## WORK REQUIRED
Identify the lines bearing the string "names" and gather them.

※ ※ ※

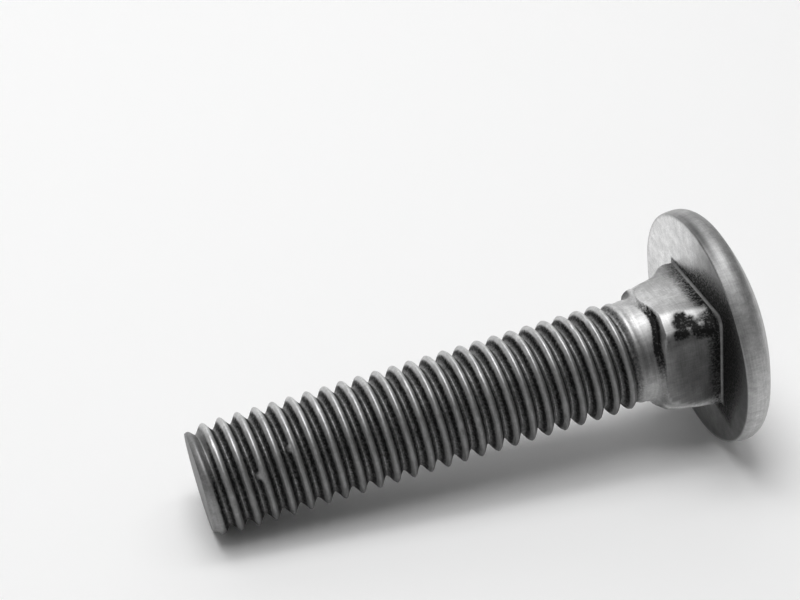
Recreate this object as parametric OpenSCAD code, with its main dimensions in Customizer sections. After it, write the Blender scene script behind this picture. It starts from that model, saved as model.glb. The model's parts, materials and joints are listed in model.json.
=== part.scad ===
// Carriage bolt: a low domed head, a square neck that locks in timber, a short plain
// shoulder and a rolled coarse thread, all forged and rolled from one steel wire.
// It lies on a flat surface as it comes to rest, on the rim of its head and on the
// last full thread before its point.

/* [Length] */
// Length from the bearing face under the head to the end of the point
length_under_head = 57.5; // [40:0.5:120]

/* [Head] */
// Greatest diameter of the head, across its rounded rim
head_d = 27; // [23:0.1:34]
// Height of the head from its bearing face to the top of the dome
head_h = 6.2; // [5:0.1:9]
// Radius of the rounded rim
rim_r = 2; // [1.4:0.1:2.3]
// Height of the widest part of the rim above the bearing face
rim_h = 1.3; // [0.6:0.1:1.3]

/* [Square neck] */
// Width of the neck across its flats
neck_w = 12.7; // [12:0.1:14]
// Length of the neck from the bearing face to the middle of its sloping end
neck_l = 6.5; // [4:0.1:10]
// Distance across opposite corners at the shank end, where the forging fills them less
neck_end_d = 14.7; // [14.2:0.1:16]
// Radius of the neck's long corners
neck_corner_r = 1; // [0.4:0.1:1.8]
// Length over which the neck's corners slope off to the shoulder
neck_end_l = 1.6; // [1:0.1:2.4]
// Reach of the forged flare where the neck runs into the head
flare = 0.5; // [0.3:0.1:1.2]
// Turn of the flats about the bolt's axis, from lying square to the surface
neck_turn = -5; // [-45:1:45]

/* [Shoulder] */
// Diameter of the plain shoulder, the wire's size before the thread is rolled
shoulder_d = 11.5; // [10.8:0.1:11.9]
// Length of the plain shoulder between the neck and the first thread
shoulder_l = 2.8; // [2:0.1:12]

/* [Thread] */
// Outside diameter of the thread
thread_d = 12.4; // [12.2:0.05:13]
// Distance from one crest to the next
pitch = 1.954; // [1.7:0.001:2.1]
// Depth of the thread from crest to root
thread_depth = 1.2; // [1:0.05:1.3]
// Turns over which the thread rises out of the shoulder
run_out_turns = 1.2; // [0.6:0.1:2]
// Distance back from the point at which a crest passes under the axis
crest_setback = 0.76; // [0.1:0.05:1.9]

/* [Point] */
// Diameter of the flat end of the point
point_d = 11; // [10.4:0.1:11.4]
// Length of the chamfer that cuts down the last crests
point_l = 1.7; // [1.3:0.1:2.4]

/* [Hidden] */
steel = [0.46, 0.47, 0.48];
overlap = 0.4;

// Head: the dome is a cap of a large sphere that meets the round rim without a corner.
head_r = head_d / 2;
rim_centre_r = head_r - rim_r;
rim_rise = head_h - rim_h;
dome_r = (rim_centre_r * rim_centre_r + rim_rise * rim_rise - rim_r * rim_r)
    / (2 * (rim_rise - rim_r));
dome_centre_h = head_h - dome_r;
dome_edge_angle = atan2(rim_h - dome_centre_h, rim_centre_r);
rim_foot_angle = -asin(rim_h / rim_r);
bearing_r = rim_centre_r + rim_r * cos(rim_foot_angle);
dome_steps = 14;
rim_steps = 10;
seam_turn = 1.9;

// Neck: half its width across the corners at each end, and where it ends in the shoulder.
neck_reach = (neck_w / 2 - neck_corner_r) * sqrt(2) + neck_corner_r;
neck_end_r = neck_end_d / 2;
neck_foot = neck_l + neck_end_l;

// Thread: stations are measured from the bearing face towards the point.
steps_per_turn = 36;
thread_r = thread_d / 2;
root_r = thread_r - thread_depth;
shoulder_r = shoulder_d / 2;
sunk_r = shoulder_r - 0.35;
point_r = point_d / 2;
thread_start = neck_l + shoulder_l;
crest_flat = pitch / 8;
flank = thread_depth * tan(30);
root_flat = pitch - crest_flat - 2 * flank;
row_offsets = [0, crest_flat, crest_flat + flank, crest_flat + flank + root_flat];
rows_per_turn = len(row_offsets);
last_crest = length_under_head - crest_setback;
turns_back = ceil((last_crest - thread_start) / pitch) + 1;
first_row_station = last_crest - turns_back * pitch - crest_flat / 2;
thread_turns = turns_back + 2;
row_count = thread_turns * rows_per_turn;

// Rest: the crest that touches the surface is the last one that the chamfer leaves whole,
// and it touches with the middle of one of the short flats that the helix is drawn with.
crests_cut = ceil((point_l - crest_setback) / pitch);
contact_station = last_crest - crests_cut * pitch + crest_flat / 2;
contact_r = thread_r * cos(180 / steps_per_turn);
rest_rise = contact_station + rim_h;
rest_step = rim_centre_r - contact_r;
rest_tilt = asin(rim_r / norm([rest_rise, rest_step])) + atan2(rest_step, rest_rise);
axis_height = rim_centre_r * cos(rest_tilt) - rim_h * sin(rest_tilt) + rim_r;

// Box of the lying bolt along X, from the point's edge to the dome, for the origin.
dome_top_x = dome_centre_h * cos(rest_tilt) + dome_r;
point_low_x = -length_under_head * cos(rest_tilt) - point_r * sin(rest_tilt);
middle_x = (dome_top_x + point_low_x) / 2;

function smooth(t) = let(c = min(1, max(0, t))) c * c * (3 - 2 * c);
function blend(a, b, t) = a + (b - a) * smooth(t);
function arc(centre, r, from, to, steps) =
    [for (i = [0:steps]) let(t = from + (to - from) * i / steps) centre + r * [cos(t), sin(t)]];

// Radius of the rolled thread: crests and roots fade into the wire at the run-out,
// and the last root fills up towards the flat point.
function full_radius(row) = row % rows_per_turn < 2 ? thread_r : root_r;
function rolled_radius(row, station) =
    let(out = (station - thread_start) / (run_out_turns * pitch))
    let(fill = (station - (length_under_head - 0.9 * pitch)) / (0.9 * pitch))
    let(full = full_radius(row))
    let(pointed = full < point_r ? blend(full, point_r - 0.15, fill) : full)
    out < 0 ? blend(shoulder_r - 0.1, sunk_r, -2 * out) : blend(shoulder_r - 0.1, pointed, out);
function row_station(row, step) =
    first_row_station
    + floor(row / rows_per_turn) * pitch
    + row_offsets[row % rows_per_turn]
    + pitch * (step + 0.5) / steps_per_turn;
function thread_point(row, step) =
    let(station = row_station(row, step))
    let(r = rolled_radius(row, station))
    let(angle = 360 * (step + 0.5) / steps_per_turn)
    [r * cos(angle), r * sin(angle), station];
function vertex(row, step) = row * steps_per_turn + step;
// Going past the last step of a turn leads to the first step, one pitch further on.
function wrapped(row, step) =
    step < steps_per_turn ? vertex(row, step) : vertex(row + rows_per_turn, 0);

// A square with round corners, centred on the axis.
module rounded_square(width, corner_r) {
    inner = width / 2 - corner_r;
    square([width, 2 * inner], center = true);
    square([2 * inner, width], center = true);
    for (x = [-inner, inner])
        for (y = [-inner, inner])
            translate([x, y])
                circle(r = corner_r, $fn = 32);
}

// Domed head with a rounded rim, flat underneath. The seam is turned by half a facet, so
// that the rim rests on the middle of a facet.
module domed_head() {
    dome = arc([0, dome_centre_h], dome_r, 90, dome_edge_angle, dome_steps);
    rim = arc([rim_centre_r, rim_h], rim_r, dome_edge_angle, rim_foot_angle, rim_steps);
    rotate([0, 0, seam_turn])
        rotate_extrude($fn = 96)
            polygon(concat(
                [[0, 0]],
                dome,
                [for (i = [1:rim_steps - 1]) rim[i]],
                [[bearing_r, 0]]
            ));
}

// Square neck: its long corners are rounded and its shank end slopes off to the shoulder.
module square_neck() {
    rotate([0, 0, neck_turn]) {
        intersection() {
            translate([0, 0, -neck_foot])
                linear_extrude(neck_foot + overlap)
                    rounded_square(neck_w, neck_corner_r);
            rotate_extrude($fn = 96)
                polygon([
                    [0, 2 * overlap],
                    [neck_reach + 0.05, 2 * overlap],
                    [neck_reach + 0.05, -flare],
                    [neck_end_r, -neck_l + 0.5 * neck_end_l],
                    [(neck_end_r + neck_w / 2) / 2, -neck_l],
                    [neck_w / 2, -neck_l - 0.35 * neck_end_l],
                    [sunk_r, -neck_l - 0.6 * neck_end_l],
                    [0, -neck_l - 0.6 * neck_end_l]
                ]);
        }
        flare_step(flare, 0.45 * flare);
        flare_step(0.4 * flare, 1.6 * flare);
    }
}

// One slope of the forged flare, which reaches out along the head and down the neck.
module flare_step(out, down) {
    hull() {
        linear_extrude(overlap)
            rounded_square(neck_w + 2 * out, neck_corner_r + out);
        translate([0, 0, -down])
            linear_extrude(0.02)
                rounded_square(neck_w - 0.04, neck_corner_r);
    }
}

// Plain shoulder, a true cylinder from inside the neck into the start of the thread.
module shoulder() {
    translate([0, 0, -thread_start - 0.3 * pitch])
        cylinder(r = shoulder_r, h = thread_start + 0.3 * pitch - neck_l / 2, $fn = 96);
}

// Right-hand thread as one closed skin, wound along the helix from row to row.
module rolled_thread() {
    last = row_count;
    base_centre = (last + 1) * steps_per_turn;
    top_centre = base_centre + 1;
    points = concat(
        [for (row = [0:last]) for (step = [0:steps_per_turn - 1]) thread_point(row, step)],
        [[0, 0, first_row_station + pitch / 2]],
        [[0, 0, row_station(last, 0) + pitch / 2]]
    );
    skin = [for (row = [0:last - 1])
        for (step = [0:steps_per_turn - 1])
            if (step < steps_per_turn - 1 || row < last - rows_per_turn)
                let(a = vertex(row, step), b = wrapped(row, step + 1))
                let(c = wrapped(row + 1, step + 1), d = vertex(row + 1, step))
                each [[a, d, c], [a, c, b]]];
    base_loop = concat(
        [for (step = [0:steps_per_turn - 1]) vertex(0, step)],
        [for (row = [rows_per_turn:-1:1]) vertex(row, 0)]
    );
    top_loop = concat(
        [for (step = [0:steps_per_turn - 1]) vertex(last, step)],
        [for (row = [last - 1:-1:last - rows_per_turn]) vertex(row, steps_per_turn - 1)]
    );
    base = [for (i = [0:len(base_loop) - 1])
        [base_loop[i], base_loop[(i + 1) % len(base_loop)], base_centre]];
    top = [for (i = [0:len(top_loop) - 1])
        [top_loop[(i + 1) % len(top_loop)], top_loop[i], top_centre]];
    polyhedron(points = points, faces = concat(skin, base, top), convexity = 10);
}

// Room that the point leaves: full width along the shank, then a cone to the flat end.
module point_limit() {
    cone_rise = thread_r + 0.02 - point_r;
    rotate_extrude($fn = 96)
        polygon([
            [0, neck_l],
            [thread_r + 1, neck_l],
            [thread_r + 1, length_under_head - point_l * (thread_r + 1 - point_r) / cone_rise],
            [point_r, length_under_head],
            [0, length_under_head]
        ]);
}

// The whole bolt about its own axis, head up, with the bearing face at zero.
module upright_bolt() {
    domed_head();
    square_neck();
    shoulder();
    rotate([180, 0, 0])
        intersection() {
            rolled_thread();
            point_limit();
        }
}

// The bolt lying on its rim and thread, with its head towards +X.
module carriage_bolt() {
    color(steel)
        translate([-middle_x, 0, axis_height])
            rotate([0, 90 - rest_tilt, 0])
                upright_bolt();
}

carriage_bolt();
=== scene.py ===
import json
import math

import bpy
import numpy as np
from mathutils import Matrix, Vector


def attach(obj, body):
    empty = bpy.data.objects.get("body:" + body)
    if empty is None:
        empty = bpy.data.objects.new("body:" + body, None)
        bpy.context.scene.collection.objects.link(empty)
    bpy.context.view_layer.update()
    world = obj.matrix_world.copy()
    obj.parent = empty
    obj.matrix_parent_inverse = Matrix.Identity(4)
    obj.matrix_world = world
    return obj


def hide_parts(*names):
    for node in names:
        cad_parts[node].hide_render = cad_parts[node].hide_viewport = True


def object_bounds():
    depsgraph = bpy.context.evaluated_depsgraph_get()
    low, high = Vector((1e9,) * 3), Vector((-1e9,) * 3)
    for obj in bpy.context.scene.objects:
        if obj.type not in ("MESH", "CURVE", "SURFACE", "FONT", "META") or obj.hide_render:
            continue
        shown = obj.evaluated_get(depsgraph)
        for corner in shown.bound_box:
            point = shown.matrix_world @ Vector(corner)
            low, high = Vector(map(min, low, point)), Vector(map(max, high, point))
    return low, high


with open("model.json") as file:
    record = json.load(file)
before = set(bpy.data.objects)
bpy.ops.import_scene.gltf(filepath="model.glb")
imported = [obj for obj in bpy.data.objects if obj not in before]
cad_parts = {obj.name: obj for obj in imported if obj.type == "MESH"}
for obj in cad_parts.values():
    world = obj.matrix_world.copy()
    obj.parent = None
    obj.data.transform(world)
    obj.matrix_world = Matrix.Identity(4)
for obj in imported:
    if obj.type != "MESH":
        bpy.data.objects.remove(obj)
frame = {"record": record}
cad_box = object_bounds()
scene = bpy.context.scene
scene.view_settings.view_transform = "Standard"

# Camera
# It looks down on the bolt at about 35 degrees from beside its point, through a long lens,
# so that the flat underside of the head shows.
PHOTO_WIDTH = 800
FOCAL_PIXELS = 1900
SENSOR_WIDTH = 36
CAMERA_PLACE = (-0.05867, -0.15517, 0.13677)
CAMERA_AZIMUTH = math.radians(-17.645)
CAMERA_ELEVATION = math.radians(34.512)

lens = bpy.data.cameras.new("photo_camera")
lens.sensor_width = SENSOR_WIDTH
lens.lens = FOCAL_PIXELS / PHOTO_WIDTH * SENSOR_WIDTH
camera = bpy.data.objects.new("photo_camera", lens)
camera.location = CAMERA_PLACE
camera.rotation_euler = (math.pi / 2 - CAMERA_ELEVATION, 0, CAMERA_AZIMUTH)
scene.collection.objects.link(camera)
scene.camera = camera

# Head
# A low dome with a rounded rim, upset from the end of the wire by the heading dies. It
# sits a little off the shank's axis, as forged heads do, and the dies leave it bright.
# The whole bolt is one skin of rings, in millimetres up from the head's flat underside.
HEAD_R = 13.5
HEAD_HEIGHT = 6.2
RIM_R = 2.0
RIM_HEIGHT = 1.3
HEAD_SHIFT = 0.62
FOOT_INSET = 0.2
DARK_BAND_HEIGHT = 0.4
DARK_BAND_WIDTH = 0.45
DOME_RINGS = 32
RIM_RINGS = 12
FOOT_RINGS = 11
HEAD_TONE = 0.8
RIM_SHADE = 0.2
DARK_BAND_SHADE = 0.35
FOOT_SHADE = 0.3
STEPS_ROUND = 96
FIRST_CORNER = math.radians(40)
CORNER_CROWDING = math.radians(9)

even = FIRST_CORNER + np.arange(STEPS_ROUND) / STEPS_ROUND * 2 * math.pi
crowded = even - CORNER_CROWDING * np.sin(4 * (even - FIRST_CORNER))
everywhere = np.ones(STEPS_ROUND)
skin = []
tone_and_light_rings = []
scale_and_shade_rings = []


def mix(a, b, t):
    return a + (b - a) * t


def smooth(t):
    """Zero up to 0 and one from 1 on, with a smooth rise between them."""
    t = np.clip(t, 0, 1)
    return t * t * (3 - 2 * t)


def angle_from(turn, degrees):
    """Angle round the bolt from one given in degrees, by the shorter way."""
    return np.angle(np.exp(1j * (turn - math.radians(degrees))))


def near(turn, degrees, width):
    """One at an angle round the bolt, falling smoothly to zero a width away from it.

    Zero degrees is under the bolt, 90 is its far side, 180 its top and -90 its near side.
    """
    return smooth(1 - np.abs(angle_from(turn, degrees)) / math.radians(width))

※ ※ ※

## RESPONSE TO THE TASK
def hide_parts(*names):
    for node in names:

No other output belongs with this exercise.